Der Bericht der Verwaltung dient zur Kenntnis.


Die Hochwasserereignisse der vergangenen Jahre haben gezeigt, dass es wichtig ist, aktiv vorzusorgen, um Hochwasserschäden zu minimieren. Eine Voraussetzung dafür ist, die Gebiete zu ermitteln, die bei Hochwasser voraussichtlich überschwemmt werden. Das Bayerische Wasser-gesetz (BayWG) verpflichtet deshalb die Wasserwirtschaftsämter, die Überschwemmungsgebiete in Bayern zu ermitteln und zu kartieren (Art. 46 Abs. 1 BayWG). An Gewässern dritter Ordnung können auch die Gemeinden im Einvernehmen mit dem Wasserwirtschaftsamt die Überschwemmungsgebiete ermitteln, fortschreiben, auf Karten darstellen und den Kreisverwaltungsbehörden zum Zwecke der Information der Öffentlichkeit, der vorläufigen Sicherung oder der Festsetzung übermitteln.

Ein Überschwemmungsgebiet i.S.d. Wassergesetze ist der Bereich, der bei einem Hochwasser überflutet ist, das im statistischen Mittel einmal alle 100 Jahre auftritt (sog. HQ100).

Der Röthelheimgraben ist ein sog. Gewässer dritter Ordnung.

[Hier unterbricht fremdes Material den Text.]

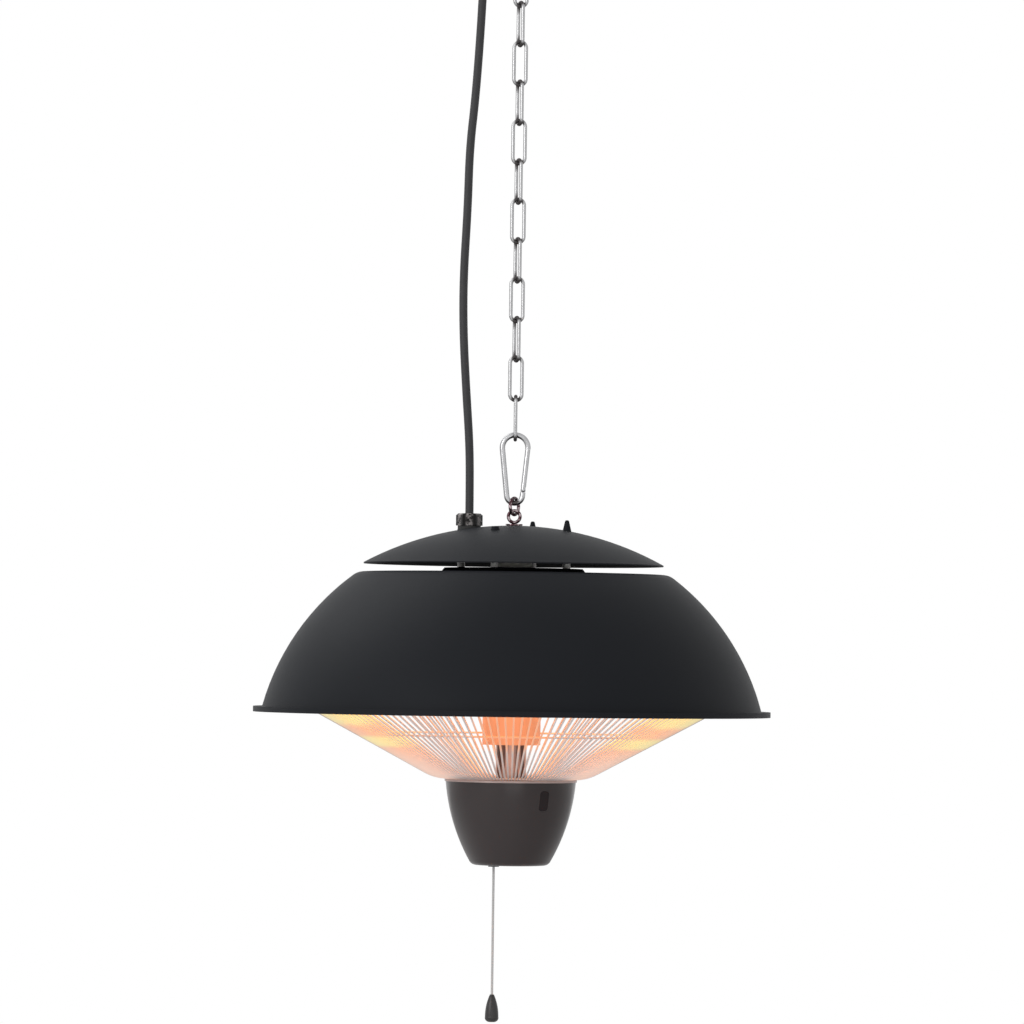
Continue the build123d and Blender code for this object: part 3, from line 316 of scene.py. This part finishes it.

Für den Röthelheimgraben, hat das Amt für Umweltschutz und Energiefragen, Kommunale Wasserwirtschaft, das Überschwemmungsgebiet ermittelt und der Kreisverwaltungsbehörde (ebenfalls Amt für Umweltschutz und Energiefragen, untere Wasserbehörde) zur Information der Öffentlichkeit und zur vorläufigen Sicherung übermittelt. Überschwemmungsgebiete, die von den wasserwirtschaftlichen Fachbehörden oder von den Gemeinden ermittelt und kartiert wurden und noch nicht als Überschwemmungsgebiete festgesetzt sind, gelten als vorläufig gesicherte Überschwemmungsgebiete, wenn sie als solche ortsüblich bekannt gemacht sind. Dies erfolgte im Amtsblatt der Stadt Erlangen, Nr. 11 vom 04.06.2021. Damit sind die §§ 78 ff WHG und die darin enthaltenen Verbote für die Bauleitplanung, Einzelbauvorhaben sowie weitere Verbotsvorschriften (z.B. Heizölverbraucheranlagen) weitestgehend für das Gebiet anwendbar (Bekanntmachungstext inkl. Rechtsfolgen siehe Anlage).

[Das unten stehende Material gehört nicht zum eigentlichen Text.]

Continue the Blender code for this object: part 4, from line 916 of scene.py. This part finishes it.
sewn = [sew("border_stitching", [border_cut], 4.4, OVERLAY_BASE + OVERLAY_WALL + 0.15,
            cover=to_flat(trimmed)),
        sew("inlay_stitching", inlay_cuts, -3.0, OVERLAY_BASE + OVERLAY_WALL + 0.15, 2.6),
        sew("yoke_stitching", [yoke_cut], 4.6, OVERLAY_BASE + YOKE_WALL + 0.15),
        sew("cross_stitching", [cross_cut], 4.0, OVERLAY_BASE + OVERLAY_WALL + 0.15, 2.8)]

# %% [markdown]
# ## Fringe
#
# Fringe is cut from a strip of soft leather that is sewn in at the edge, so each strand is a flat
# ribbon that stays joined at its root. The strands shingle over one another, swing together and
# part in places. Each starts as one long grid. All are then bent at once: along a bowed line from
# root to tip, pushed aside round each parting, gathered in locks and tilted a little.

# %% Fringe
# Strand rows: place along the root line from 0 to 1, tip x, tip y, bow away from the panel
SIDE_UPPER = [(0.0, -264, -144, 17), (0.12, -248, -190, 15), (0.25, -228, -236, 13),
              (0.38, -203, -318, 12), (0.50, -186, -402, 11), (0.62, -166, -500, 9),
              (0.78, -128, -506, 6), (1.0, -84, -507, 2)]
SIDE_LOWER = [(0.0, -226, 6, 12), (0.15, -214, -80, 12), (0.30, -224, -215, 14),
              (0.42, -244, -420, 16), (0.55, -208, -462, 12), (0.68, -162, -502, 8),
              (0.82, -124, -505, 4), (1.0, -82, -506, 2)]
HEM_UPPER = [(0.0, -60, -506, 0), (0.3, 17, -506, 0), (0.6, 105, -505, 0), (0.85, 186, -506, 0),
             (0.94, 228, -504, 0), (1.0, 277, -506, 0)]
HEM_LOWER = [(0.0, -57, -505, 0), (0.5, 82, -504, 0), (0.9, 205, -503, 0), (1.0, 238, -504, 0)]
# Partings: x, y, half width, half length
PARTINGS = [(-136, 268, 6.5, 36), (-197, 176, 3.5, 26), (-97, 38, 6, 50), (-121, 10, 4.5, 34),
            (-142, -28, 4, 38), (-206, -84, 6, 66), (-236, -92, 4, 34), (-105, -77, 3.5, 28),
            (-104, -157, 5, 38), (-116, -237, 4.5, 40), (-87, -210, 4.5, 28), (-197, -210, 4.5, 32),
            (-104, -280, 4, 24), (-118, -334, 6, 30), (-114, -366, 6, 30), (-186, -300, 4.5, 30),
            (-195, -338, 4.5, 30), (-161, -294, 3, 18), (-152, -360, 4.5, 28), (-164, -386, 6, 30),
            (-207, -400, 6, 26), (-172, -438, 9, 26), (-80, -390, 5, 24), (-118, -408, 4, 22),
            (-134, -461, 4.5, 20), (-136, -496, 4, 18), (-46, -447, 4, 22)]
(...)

Neben der gesetzlichen Verpflichtung zur vorläufigen Sicherung dient diese auch der Information der betroffenen Bürger*innen, da auch bebaute Gebiete etc. betroffen sind (Karten siehe Bekanntmachung).

 

Die Stadt Erlangen als Gemeinde, insbesondere die Kommunale Wasserwirtschaft, ist für die Unterhaltung und Sicherung des Röthelheimgrabens verantwortlich. Hierzu zählen unter anderem Hochwasserschutzmaßnahmen, die das Ziel haben, die Stadtbevölkerung vor Überflutungen zu schützen. Dieser Schutz erfolgt in erster Linie durch die drastische Verkleinerung der vom HQ100 betroffenen Bereiche. Diese Verkleinerung kann durch verschiedene Elemente wie z.B. frühzeitiger Rückhalt des Wassers im Einlaufbereich, Drosselung des Abflusses in nicht relevanten Gebieten, Bau von Rückhaltemulden, technische Hochwasserschutzeinrichtungen wie Mauern und Wälle o.ä. erfolgen.

Für den Röthelheimgraben wurde der Baustein des frühzeitigen Rückhaltes außerhalb des Stadtgebietes gewählt.

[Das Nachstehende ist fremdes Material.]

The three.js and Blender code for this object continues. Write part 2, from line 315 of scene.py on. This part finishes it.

Der Röthelheimgraben setzt sich im Wesentlichen aus vier Zuflüssen bzw. Teileinzugsgebieten zusammen:

• Langer Fichtengraben

• Altschmiedlesgraben

• Dreibrücklesgraben

• Weißenseegraben

 

Mit dem Bau der Osttangente (Kurt-Schumacher-Straße) wurde bereits Ende der 1970er ein erster Hochwasserschutz für den Röthelheimgraben umgesetzt. Im Zuge der Ermittlung des Überschwemmungsgebietes nach allgemein anerkannten Regeln der Technik wurden verschiedene innerörtliche Überflutungsbereiche ermittelt. Diese Situation kann nur zum Teil mit lokalen Maßnahmen verbessert werden. Eine grundsätzliche Verbesserung für die Unterlieger liegt in der Reduzierung des Abflusses östlich der Kurt-Schumacher-Straße, d.h. es soll nur noch ein Drosselabfluss bei HQ100 über den Röthelheimgraben abgeleitet werden.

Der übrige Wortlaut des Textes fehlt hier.